Other experts agree that these informal contacts with exiles along with recent official statements from Beijing calling for a peaceful settlement of differences among all groups in Myanmar suggest that China has doubts about the junta's survival.

"One day, they expect the military will no longer be running the place," said Trevor Wilson, an expert on Myanmar at the Australian National University who was the Australian ambassador to Myanmar from 2000 to 2003.

"It will be political parties, maybe even the current opposition, running the place," he said, "and China needs to keep open some channels of communication with them and not put them entirely offside."

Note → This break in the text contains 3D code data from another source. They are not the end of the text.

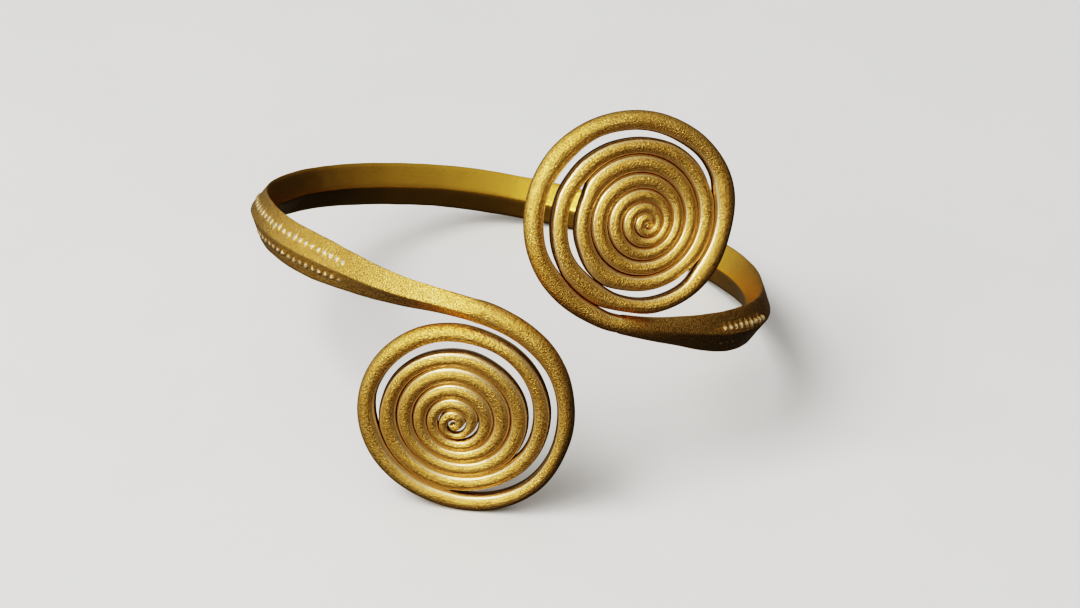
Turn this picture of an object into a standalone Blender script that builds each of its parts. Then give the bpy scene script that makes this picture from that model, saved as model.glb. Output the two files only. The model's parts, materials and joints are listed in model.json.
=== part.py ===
"""Spiral bracelet: one gold bar, drawn out at both ends into round wire and coiled into two flat discs.

The bar's middle is hammered to a tall lozenge section and bent to a hoop that goes round the arm. At the
front each end crosses the opening and winds inwards, one coil below the hoop and one above it.
Axes: +X is to the right as seen from the front, -Y is the front with the two coils, +Z is up as it lies.
"""

import bmesh
import bpy
import numpy as np
from math import cos, pi, sin

MM = 0.001

# Hoop, on the centreline of the bar.
HOOP_HALF_WIDTH = 33.0 * MM
HOOP_HALF_DEPTH = 31.3 * MM
HOOP_SKEW = -0.21 * MM  # hand bending: one diagonal is drawn in and the other let out
HOOP_LOBES = (-0.59 * MM, 0.50 * MM)  # and the round is very slightly three-cornered
# Places where the hand-bent round stands out or in, and where it stands higher or lower: by how much, at
# what angle, and how far round it reaches.
HOOP_BULGES = (
    (0.60 * MM, 4.61, 0.13), (-0.17 * MM, 4.90, 0.20), (0.20 * MM, 1.92, 0.20), (-0.12 * MM, 1.45, 0.15),
)
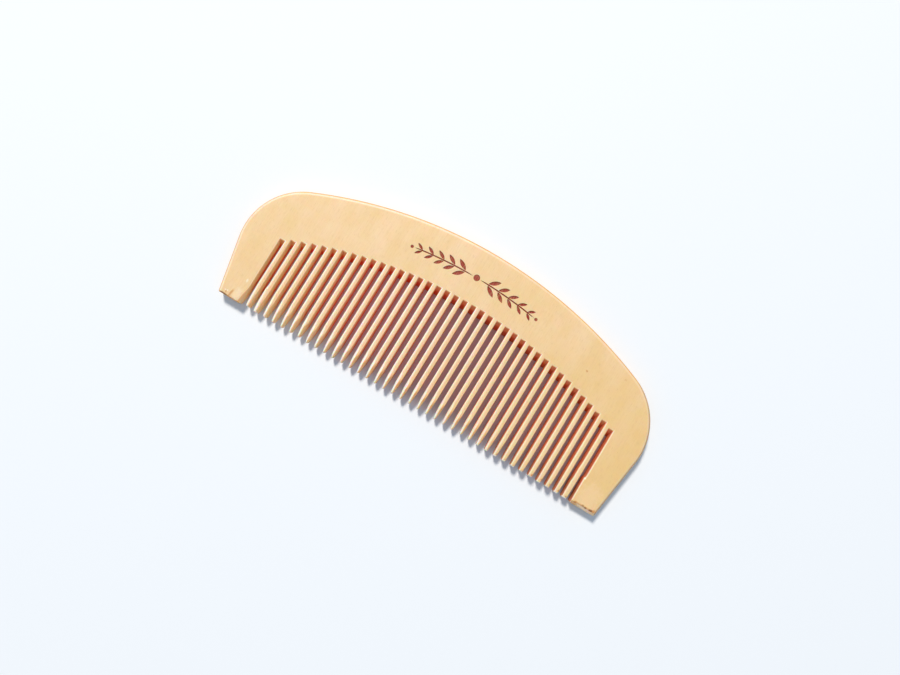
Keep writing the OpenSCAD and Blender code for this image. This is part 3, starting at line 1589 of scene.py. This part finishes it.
class Effect(Tree):
    """A shader effect as a node group, which reads a place and puts out numbers."""

    def __init__(self, name: str, outputs: tuple[str, ...], inputs: dict[str, Value] | None = None) -> None:
        """Makes the group.

        Args:
            name: the effect's name.
            outputs: the names of the numbers that it puts out.
            inputs: its inputs beside the place, each with its own value: a number, or a tuple for a vector.
        """
        super().__init__(bpy.data.node_groups.new(name, "ShaderNodeTree"))
        face = self.tree.interface
        for label, value in {"Place": (0.0, 0.0, 0.0), **(inputs or {})}.items():
            kind = "NodeSocketVector" if isinstance(value, tuple) else "NodeSocketFloat"
            face.new_socket(label, in_out="INPUT", socket_type=kind).default_value = value
        for label in outputs:
            face.new_socket(label, in_out="OUTPUT", socket_type="NodeSocketFloat")
        self.source = self.node("NodeGroupInput").outputs
        self.result = self.node("NodeGroupOutput").inputs

    def texture(self, noise: Noise, place: Value | None = None) -> Socket:
        """Returns the value of a noise.

        Args:
            noise: the noise.
            place: where it is read, or None for the effect's own place.

        Returns:
            The value.
        """
        at = self.node("ShaderNodeMapping", Vector=place or self.source["Place"], Scale=noise.scale)
        return self.node(
            "ShaderNodeTexNoise", Vector=at.outputs[0], Scale=1.0, Detail=noise.detail, Roughness=noise.rough
        ).outputs[0]

    def give(self, name: str, value: Socket) -> None:
        """Puts out a number."""
        self.put(self.result[name], value)

    def into(self, paint: Paint, **inputs: Value) -> bpy.types.NodeOutputs:
        """Places the effect in a material and returns its outputs."""
        return paint.node("ShaderNodeGroup", {"node_tree": self.tree}, Place=paint.place, **inputs).outputs


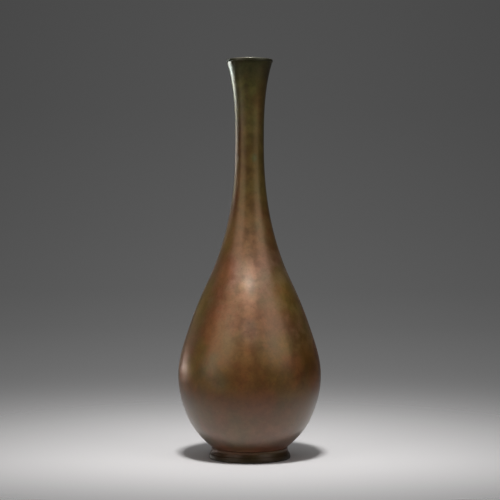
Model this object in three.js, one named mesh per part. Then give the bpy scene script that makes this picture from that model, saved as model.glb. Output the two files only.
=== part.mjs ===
// A slender bottle vase in patinated copper alloy. A pear-shaped belly stands on a low flared foot and draws up
// into a long neck, which opens again to a small mouth with a raised lip.
// Five turned pieces fit together with rebates: foot ring, base plate, belly, neck and lip ring.
// A ring of solder closes each of the four seams between them.
// Millimetres, +Z up. The origin is the centre of the face that the foot stands on.

import * as THREE from 'three';

// Outer form, from the ground up: heights above the ground, radii from the axis,
// and slopes as the radius gained for each millimetre climbed.
const vaseHeight = 303;
const footHeight = 8.1;
const footGroundRadius = 31.1;
const footTopRadius = 28.9;
const footRimRise = 3.5; // how far the foot's side leads upright out of its lower edge
const footTopDrop = 3.5; // how far it leads straight down from its upper edge
const heelRadius = 28.2; // the belly's, where it meets the foot
const heelSlope = 1.23;
const flankHeight = 28;
const flankRadius = 45.5;
const flankSlope = 0.517;
const bellyHeight = 63.2;
const bellyRadius = 54.3;
const shoulderHeight = 102.3;
const shoulderRadius = 45;
const shoulderSlope = -0.341;
const taperHeight = 133.7;
const taperRadius = 32.1;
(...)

Despite China's close economic and political ties with the junta, there are also signs that it is dissatisfied with some aspects of its performance.

Wilson said senior Chinese diplomats in Myanmar have been bluntly critical of the junta's poor economic management and its inability to stem the flow of illicit drugs across the Chinese border.

At times, political tensions in the early years of this decade led to the suspension of new Chinese loans to Myanmar, he said.

Political analysts also noted that China had openly called on the junta to show restraint in dealing with the protests.

In a meeting with Myanmar's foreign minister, U Nyan Win, on Sept. 13, Tang Jiaxuan, a member of China's State Council and a former foreign minister, said the Chinese government hoped its neighbor could restore stability and promote national reconciliation, the official Xinhua press agency reported.

Tang also told U Nyan Win that Beijing wanted Myanmar to move toward "a democracy process that is appropriate for the country," Xinhua said.

This did not mean China wanted Myanmar to adopt Western-style democracy, analysts said, but it was a suggestion that the junta should move toward a settlement with its opponents.

China has also recently shown that it is prepared to use its influence with the junta to ease diplomatic tensions with the United States.

In June, China arranged in Beijing the highest-level talks between the United States and Myanmar in five years.